There are times, when blogging, where I wonder what people think if they actually met me. I try to be as real on my blog as I am in real life. I don't hide behind a persona, I am who I am. But those who know me in person don't seem to perceive me the same way as those who know me via my blogging moniker and Hebrew name, Chaviva.
Are these two different people? Have I split to become real-life, kind, people dig me and my ideas and explanations Amanda, with the other half being poorly worded, contested, irrelevant, obsolete in her attempts at discussing things Chavi?
You tell me. But I'm beginning to wonder if somewhere I got forked and completely missed it.

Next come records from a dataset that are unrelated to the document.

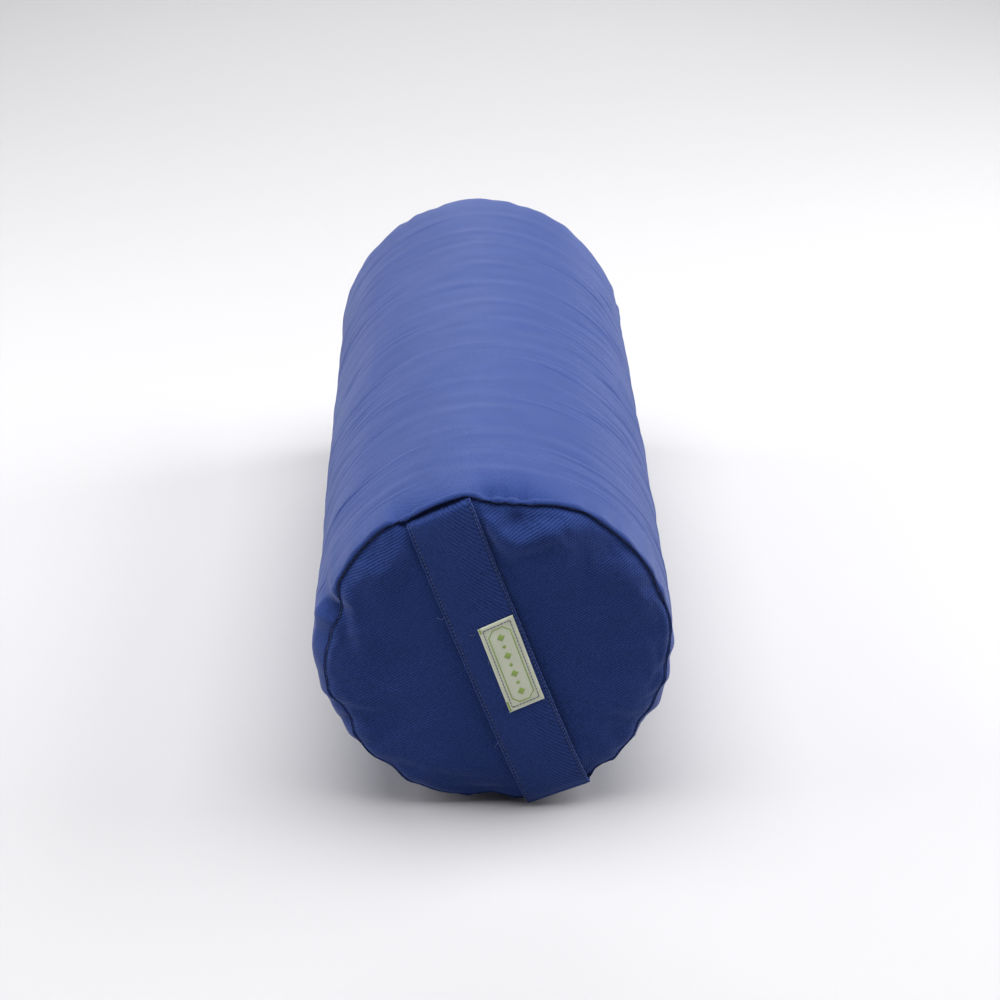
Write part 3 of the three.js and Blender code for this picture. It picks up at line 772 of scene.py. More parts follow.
def cover_side():
    """The side panel: a tube of twill rolled over a lip at each end, slit for the zipper."""
    half_slot = SLOT_HALF_WIDTH / RADIUS
    angle = ZIP_ANGLE + half_slot + np.linspace(0, 2 * math.pi - 2 * half_slot, SIDE_ROWS)
    front = lip_columns(angle, FRONT_SEAM, FRONT_GATHERS)
    rear = lip_columns(angle, REAR_SEAM, REAR_GATHERS)
    wall = np.arange(WALL_FROM, LENGTH - WALL_FROM + WALL_STEP / 2, WALL_STEP)
    radius = [r for r, _, _ in front]
    depth = [d for _, d, _ in front]
    for d in wall:
        pull = gather_depth(angle, front[-1][2] + d - WALL_FROM, FRONT_GATHERS, 3)
        pull += gather_depth(angle, rear[-1][2] + LENGTH - d - WALL_FROM, REAR_GATHERS, 3)
        radius.append(RADIUS - pull)
        depth.append(d + 0 * angle)
    radius += [r for r, _, _ in reversed(rear)]
    depth += [LENGTH - d for _, d, _ in reversed(rear)]
    radius, depth = np.array(radius).T, np.array(depth).T

    wall_share = np.clip((radius / RADIUS - 0.955) / 0.04, 0, 1)
    from_zip = np.abs(between(angle, ZIP_ANGLE))[:, None] * RADIUS
    calm = 1 - np.exp(-((from_zip / (16 * MM)) ** 2))
    on_floor = np.clip(1 - (np.sin(angle)[:, None] + 1) / 0.06, 0, 1)
    uneven = slow_waves(3, 9, 0.07, 0.20, 0.50 * MM)
    lumps = slow_waves(21, 14, 0.022, 0.05, 0.12 * MM)
    girth = angle[:, None] * RADIUS
    texture = crease_height(angle[:, None], depth) + uneven(girth, depth) + lumps(girth, depth)
    radius = radius + texture * wall_share * calm * (1 - on_floor)
    radius -= zipper_seam_depth(from_zip, depth)

    x, z = settle(radius, angle[:, None])
    for lip in (np.s_[:, :len(front)], np.s_[:, -len(rear):]):
        z[lip] = np.maximum(z[lip], CLOTH)
    points = np.stack([x, FRONT + depth, z], axis=2)
    uv = np.stack([np.broadcast_to(girth, depth.shape), cloth_length(radius, depth)], axis=2)
    wrap = uv[:1] + np.array([2 * math.pi * RADIUS, 0])
    beyond_slot = np.abs(FRONT + depth[0] - BODY_CENTRE) > SLOT_HALF_LENGTH
    keep = np.ones((SIDE_ROWS, depth.shape[1] - 1), bool)
    keep[-1] = beyond_slot[:-1] & beyond_slot[1:]
    piece = grid_object("cover_side", points, np.concatenate([uv, wrap]), "side", close_rows=True, keep=keep)
    thicken(turned(piece), CLOTH)
    return place(piece, "root", "cover_twill", "cover_side_panel")


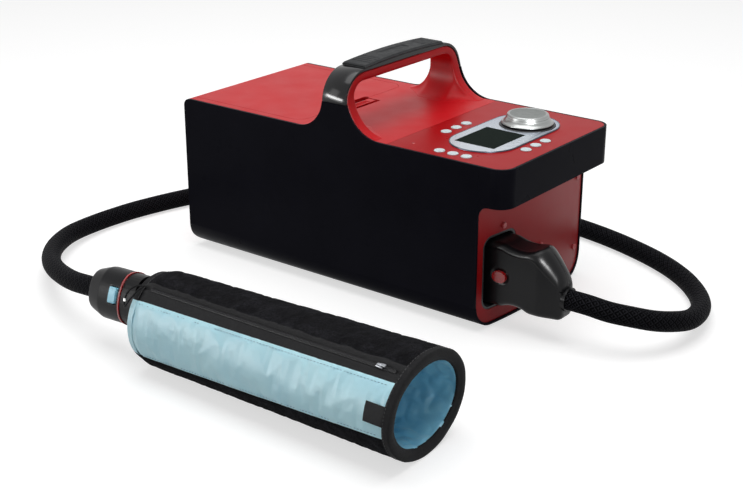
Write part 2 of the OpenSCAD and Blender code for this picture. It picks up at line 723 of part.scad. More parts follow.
module lid_latch() color([0.55, 0.08, 0.1]) {
    difference() {
        box(latch_x0 + seat, latch_x0 + seat + latch_l, -latch_w / 2, latch_w / 2,
            latch_floor + 0.2, deck_z - 0.4);
        along_z(deck_z - 1.2, deck_z) for (k = [0:2])
            box_2d(latch_x0 + 2.6 + k * 2.4, latch_x0 + 3.8 + k * 2.4, -14, 14);
    }
    box(stem_x, stem_x + stem_l, -stem_w / 2, stem_w / 2, deck_under - 2.4, latch_floor + 0.3);
    box(stem_x, stem_x + stem_l, -stem_w / 2 - 2.5, stem_w / 2 + 2.5,
        deck_under - 3.4, deck_under - 0.3);
}

// --- pump, compressor, valves and boards in the front bay
pump_x0 = tub_x1 + foam_t + 14;
pump_l = 58;
pump_z = tub_z + 26;
pump_r = 19;
pump_y = outlet_y;
rotor_r = 13;
rotor_x0 = pump_x0 + 4;
rotor_l = 10;
pump_shaft_d = 4;
module pump_housing() color([0.2, 0.2, 0.22]) {
    difference() {
        union() {
            rod_x(pump_x0, pump_x0 + pump_l, pump_y, pump_z, 2 * pump_r);
            rod_x(pump_x0 - 4, pump_x0, pump_y, pump_z, 14);
            rod_x(pump_x0 + pump_l, pump_x0 + pump_l + 4, pump_y, pump_z, 14);
        }
        rod_x(rotor_x0 - 1, rotor_x0 + rotor_l + 1, pump_y, pump_z, 2 * rotor_r + 2);
        rod_x(pump_x0 - 5, rotor_x0, pump_y, pump_z, 9);
        rod_x(rotor_x0 + rotor_l, rotor_x0 + rotor_l + 22, pump_y, pump_z,
            pump_shaft_d + 2 * run);
    }
    box(pump_x0 + 6, pump_x0 + pump_l - 2, pump_y - 22, pump_y + 22,
        pump_z - pump_r - 2, pump_z - pump_r + 1.5);
}
module pump_rotor() color([0.8, 0.5, 0.2]) {
    rod_x(rotor_x0, rotor_x0 + 2, pump_y, pump_z, 2 * rotor_r - 1);
    rod_x(rotor_x0, rotor_x0 + rotor_l, pump_y, pump_z, 9);
    for (k = [0:5]) translate([rotor_x0, pump_y, pump_z]) rotate([60 * k, 0, 0])
        translate([2, 4, -0.7]) cube([rotor_l - 2, rotor_r - 5, 1.4]);
    rod_x(rotor_x0 + rotor_l, rotor_x0 + rotor_l + 20, pump_y, pump_z, pump_shaft_d);
}
comp_z0 = shell_z + 15;
module air_compressor() color([0.35, 0.36, 0.38]) {
    box(-40, 42, 26, 74, comp_z0, comp_z0 + 10);
    rod_x(-38, 0, 50, comp_z0 + 30, 40);
    box(0, 36, 32, 68, comp_z0 + 10, comp_z0 + 52);
    rod_x(36, 44, 50, comp_z0 + 40, 8);
}
manifold_z0 = pocket_z0 + 6;
manifold_x0 = 92;
manifold_x1 = port_end - 3 - 6;
module valve_manifold() color([0.75, 0.75, 0.7]) {
    box(manifold_x0, manifold_x1, port_y - 17, port_y + 17, manifold_z0, manifold_z0 + 66);
    for (z = [manifold_z0 + 14, manifold_z0 + 54])
        along_y(port_y + 17, port_y + 43) translate([manifold_x0 + 14, z]) circle(d = 18);
}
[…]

I began blogging in 1998 or 1999 over on livejournal.com. I went through three blog names between then and 2006. That's a lot of writing junk on the internet for all to take in. I spent most of those years talking about school and boys and love and poetry. But I started to dabble in writing about Judaism in 2004-2006. Then I discovered blogger, and I decided to really get to it. To focus myself and write about what was most important to me: Judaism. This is a blog about a Jew, by a Jew.
So what? Am I self-satisfying? Are my motives keeping this blog really exploitation of who I am, or who I strive to be? Am I just blowing smoke?
Maybe I don't want the answer. Maybe I do. Maybe I just want to be taken seriously, to have my spirit and my soul seen as genuine and true.
But this is the internet, and that's expecting too much.